Par ailleurs, cette hégémonie du modèle par compétences fait l’objet de critiques de la part de courants républicains, critiques ou marxistes, qui dénoncent la réduction de l’éducation à une fonction économique et la marginalisation des savoirs désintéressés, culturels ou politiques. Pour ces courants, l’école doit avant tout former des sujets libres et éclairés, capables de penser le monde, et non simplement s’y adapter.
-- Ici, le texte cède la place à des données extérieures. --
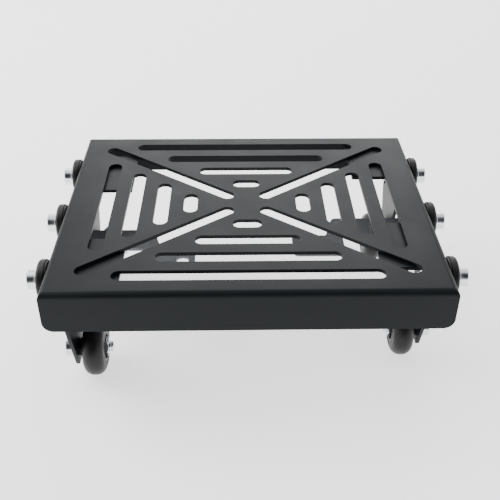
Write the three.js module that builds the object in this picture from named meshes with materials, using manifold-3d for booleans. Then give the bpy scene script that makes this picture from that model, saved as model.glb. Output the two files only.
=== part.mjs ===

Je serai heureux de continuer à te lire sur le sujet
Au Conservatoire de Bruxelles, le concept de compétence ne fait pas partie de la culture pédagogique des enseignants de musique et de théâtre (souvent, ils n'ont pas de titre pédagogique). Les référentiels sont inconnus ou non utilisés (en fait, souvent mal conçus au départ). Pourtant, dans la même institution, deux relations à la performance opposées co-existent. D'une part, le domaine du théâtre a abandonné depuis plusieurs années l'idée de produit attendu. L'enseignement s'appuie désormais sur le processus. La performance (dans le sens production sur scène) est uniquement envisagée comme le résultat d'un processus qui peut être nourri de différentes manières. Ce domaine milite pour abandonner la notation et évaluer uniquement la participation aux cours des étudiants. D'autre part, le domaine de la musique et surtout les instrumentistes à cordes (discipline considérée comme noble) sont principalement occupés par le produit (dont la forme peut d'ailleurs dépendre assez sensiblement en fonction des évaluateurs). Ils cherchent alors à hiérarchiser les étudiants par les notes. Aux évaluations, ils préfèrent le mot "concours" pour accentuer la notion de performance. Dans les deux cas, ce qui guident les enseignants, c'est le contexte professionnel à la sortie des études. L'orchestre est encore aujourd'hui une institution fermée sur elle-même et ultracompétitive, génératrice de stress (70% des musiciens classiques ont déjà pris des bétabloquants pour résister au trac). Les enseignants ont donc l'impression que mettre les étudiants en situation de compétition pendant leurs études leur permettra de faire face aux exigences du métier. Comment dès lors transformer une institution qui est elle-même une partie du système de performance?